Only the lines between the line with "The three.js and" and the line with "for mask in", together with those two lines themselves, are to be copied exactly.

___ Stored rows ___

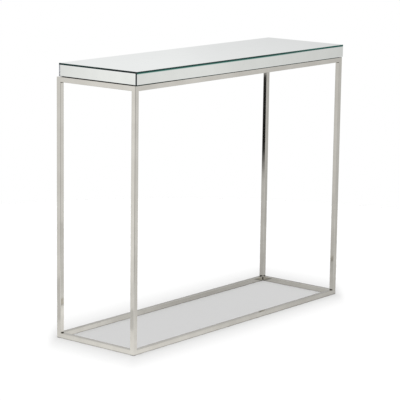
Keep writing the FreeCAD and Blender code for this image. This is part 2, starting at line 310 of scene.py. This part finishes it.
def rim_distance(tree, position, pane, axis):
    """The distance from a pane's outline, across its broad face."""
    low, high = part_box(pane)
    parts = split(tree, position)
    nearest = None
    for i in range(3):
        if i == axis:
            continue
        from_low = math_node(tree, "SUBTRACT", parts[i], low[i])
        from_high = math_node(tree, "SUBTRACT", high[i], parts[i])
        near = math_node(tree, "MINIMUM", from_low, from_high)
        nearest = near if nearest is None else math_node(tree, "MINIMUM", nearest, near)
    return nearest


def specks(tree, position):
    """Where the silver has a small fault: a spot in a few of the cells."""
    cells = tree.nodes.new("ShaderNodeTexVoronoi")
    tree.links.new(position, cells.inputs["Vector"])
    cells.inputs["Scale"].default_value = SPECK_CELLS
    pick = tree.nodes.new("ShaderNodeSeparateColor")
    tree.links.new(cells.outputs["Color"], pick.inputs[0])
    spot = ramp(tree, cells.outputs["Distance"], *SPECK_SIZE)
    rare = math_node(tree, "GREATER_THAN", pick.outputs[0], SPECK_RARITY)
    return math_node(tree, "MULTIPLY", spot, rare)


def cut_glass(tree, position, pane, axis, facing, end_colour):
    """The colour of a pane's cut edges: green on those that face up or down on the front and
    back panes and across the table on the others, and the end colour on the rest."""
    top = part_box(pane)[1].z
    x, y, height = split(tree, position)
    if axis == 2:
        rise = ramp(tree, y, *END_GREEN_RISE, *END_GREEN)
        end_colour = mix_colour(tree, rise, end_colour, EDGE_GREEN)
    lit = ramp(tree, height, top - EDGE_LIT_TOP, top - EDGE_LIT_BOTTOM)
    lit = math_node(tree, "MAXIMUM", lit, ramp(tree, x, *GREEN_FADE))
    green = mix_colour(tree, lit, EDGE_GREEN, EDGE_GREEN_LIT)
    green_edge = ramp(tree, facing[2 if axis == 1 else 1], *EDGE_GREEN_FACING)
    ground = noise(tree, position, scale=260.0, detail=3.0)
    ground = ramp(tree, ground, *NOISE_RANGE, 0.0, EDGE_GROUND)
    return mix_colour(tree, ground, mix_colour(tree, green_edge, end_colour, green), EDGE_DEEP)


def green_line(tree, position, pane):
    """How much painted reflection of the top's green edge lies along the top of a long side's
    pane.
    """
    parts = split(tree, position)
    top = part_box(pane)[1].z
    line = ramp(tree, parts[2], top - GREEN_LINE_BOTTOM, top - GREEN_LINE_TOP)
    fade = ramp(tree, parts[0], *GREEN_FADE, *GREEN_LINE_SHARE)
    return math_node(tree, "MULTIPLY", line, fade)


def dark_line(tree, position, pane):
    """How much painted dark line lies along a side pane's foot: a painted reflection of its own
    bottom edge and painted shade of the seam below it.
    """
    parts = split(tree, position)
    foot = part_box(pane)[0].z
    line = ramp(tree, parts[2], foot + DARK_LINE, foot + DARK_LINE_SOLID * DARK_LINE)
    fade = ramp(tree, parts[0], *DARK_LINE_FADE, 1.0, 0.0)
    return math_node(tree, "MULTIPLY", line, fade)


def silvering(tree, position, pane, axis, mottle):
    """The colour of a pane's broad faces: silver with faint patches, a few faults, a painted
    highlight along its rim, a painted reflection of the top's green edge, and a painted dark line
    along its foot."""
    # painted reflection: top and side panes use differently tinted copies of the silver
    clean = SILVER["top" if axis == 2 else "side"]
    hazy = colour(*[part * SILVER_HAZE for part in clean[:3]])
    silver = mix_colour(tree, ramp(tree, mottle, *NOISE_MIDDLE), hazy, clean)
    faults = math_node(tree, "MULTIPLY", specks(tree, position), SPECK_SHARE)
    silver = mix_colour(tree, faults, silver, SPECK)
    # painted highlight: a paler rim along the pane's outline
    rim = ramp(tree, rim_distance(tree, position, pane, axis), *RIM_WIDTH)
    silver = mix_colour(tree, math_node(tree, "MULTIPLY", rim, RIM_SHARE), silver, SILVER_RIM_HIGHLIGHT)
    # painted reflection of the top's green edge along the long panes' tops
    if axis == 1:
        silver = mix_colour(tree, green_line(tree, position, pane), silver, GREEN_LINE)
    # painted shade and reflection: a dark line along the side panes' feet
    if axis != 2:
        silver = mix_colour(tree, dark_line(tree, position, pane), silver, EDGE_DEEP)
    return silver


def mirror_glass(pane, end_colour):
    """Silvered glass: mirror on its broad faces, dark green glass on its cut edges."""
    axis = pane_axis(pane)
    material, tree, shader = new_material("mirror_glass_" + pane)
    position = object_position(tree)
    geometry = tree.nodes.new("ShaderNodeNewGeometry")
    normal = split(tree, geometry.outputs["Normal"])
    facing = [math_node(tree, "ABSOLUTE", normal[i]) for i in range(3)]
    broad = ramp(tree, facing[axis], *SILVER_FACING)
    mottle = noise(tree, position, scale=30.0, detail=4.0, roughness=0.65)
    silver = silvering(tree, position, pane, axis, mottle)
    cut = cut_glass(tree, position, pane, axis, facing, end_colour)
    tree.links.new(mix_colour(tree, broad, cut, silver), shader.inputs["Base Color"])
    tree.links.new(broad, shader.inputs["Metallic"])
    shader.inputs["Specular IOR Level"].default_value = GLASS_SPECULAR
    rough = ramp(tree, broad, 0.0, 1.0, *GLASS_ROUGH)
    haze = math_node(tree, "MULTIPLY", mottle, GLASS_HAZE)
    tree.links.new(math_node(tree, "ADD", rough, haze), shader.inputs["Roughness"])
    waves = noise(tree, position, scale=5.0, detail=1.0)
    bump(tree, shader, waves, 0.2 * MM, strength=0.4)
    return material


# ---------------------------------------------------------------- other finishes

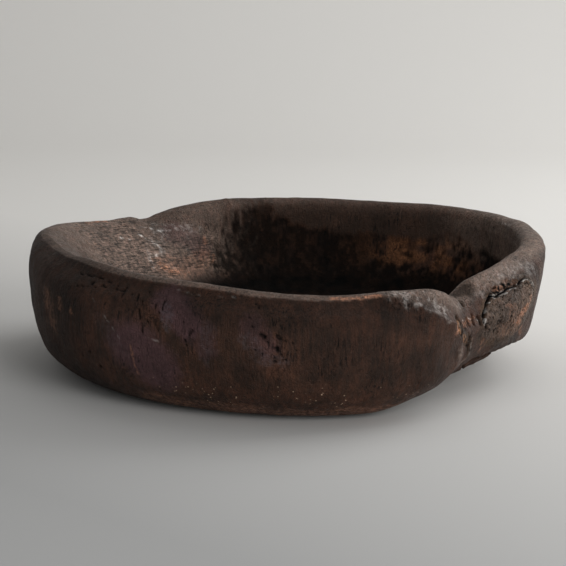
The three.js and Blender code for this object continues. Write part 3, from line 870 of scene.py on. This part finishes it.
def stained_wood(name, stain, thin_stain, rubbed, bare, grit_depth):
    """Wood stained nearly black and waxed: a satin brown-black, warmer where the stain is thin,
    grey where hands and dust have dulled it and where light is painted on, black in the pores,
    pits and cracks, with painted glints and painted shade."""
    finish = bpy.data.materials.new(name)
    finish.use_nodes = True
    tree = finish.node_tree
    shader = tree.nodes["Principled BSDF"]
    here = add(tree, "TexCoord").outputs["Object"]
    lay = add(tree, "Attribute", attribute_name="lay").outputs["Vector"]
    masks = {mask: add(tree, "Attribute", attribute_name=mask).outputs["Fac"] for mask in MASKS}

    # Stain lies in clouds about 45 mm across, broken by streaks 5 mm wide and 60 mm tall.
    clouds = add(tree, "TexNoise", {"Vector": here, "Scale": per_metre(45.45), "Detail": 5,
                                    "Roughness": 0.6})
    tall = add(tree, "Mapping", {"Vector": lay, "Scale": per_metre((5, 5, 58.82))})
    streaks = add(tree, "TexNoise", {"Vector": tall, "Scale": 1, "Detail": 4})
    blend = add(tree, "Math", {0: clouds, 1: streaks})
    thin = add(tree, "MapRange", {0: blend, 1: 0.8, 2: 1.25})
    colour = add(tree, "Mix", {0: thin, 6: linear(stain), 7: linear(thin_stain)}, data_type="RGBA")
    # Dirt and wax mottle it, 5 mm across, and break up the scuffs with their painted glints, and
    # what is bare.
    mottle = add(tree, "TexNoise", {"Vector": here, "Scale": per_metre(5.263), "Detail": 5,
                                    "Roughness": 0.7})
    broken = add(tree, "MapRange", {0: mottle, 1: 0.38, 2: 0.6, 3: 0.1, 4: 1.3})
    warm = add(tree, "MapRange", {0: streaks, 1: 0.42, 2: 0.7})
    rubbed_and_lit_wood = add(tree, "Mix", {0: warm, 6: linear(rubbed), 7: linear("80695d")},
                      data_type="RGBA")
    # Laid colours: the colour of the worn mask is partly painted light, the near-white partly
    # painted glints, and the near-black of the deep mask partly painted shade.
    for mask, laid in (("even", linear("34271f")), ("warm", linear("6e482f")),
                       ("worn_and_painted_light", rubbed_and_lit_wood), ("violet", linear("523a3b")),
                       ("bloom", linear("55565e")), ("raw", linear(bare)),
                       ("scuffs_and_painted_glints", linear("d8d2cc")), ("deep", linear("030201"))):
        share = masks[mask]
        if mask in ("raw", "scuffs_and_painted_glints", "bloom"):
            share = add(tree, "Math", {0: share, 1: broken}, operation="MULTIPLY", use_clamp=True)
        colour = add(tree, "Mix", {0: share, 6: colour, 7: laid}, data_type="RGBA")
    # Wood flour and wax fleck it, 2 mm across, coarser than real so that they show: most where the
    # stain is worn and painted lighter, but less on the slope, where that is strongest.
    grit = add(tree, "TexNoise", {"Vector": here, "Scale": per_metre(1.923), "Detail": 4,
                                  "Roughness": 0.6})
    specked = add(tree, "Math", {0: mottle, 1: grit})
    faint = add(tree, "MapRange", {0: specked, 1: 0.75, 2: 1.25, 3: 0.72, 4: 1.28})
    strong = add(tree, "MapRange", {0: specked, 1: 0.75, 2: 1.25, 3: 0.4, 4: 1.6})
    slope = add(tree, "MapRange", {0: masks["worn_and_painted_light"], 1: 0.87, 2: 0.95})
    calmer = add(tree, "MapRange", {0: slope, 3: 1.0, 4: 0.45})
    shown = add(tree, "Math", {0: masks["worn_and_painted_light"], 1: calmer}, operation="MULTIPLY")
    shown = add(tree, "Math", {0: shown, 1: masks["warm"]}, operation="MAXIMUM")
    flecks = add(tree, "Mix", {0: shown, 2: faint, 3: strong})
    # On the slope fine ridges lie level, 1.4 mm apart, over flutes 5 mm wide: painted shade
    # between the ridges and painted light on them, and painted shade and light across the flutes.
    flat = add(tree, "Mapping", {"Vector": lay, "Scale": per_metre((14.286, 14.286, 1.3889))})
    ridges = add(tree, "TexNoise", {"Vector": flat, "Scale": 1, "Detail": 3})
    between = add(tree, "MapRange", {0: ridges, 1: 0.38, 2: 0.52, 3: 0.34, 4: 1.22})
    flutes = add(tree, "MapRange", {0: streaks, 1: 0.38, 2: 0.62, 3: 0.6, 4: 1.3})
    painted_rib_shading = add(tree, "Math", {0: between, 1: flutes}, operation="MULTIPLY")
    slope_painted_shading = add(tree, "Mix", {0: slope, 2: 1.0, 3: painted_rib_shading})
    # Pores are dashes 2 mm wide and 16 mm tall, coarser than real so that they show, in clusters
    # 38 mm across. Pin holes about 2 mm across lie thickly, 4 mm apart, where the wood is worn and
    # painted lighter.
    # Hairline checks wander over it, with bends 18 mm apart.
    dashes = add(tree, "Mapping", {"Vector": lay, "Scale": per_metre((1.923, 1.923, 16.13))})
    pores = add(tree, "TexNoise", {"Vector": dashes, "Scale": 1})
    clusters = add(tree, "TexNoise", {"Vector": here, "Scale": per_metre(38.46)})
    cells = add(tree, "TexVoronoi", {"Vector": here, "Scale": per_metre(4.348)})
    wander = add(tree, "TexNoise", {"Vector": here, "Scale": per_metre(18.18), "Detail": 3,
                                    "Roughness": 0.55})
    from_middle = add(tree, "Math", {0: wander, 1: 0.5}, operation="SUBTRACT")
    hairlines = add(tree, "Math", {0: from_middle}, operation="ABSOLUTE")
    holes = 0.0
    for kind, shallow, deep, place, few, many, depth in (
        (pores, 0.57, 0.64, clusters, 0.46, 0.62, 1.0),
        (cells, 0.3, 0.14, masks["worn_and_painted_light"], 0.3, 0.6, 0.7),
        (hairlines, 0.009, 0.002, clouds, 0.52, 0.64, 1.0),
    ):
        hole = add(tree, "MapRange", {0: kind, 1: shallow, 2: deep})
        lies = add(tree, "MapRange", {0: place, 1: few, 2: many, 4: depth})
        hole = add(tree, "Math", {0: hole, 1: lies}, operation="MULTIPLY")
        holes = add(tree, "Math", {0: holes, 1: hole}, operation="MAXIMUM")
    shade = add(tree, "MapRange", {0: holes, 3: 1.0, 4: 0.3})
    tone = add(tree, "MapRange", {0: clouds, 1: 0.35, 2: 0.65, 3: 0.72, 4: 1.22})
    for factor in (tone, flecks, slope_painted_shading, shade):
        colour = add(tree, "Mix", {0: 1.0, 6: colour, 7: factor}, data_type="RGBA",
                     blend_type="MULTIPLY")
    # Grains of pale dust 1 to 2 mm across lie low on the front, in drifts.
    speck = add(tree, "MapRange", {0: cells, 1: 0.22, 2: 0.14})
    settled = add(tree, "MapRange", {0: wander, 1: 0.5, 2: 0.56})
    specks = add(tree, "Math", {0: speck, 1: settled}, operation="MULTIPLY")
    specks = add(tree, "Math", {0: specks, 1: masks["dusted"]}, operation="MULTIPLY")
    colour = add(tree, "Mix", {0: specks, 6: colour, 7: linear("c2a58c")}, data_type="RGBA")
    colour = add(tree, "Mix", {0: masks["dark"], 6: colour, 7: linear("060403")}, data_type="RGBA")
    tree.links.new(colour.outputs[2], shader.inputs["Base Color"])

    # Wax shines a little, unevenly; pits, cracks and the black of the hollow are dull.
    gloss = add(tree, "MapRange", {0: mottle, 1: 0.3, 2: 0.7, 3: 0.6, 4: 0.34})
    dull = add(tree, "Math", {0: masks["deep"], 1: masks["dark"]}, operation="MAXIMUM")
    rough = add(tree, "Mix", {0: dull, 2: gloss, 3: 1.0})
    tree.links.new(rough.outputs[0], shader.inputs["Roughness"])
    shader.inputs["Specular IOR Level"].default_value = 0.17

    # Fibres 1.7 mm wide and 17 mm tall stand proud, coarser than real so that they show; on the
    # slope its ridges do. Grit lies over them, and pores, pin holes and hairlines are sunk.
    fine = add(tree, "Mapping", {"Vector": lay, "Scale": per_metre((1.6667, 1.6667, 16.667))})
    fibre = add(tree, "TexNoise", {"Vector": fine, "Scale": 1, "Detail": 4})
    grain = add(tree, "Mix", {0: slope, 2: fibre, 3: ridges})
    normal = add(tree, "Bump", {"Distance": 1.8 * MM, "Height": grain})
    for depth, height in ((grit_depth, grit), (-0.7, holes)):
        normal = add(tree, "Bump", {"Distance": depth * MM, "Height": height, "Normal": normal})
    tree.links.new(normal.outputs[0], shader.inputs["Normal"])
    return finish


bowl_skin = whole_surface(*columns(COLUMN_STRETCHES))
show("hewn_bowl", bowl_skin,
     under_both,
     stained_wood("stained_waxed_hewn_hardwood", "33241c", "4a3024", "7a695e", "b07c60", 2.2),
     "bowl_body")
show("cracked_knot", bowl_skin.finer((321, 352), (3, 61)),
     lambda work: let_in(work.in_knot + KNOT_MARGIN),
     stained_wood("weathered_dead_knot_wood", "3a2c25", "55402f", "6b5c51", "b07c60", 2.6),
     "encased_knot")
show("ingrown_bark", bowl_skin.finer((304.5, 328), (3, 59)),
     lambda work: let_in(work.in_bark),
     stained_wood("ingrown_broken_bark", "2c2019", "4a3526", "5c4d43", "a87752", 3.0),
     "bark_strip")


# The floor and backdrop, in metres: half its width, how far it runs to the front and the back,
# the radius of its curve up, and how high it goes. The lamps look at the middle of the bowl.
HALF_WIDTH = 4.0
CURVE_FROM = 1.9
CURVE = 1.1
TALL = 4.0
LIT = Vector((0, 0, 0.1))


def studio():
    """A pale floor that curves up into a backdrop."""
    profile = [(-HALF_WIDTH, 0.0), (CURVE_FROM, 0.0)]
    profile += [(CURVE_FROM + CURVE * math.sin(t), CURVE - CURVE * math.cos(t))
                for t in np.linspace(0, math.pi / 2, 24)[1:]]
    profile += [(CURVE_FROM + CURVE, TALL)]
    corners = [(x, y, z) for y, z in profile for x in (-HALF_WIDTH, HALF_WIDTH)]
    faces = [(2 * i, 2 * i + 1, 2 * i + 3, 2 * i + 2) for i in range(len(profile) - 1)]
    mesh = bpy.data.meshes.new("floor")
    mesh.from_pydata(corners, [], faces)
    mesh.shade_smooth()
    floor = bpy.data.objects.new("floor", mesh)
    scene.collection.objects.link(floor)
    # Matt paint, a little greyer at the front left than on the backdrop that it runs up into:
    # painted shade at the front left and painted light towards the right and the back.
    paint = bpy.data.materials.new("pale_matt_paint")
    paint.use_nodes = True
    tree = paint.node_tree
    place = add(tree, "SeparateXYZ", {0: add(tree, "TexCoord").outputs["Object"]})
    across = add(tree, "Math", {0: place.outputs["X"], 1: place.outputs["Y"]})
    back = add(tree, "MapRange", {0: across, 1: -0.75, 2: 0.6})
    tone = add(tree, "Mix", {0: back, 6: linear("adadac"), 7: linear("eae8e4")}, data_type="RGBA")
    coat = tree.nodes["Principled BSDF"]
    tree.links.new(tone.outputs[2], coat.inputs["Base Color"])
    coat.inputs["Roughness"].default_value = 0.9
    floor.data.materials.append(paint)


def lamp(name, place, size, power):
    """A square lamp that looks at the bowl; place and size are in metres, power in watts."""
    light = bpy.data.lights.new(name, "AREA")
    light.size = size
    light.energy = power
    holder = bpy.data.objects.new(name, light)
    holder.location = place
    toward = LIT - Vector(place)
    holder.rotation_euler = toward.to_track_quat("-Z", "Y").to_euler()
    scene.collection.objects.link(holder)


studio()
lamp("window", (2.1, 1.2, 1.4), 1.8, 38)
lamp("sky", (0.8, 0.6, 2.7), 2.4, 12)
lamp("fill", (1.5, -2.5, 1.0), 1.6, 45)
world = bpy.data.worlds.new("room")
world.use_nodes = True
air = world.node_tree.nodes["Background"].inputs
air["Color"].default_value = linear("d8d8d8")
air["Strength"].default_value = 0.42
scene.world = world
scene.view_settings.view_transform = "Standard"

___

Exercise answer —
The three.js and Blender code for this object continues. Write part 3, from line 870 of scene.py on. This part finishes it.
def stained_wood(name, stain, thin_stain, rubbed, bare, grit_depth):
    """Wood stained nearly black and waxed: a satin brown-black, warmer where the stain is thin,
    grey where hands and dust have dulled it and where light is painted on, black in the pores,
    pits and cracks, with painted glints and painted shade."""
    finish = bpy.data.materials.new(name)
    finish.use_nodes = True
    tree = finish.node_tree
    shader = tree.nodes["Principled BSDF"]
    here = add(tree, "TexCoord").outputs["Object"]
    lay = add(tree, "Attribute", attribute_name="lay").outputs["Vector"]
    masks = {mask: add(tree, "Attribute", attribute_name=mask).outputs["Fac"] for mask in MASKS}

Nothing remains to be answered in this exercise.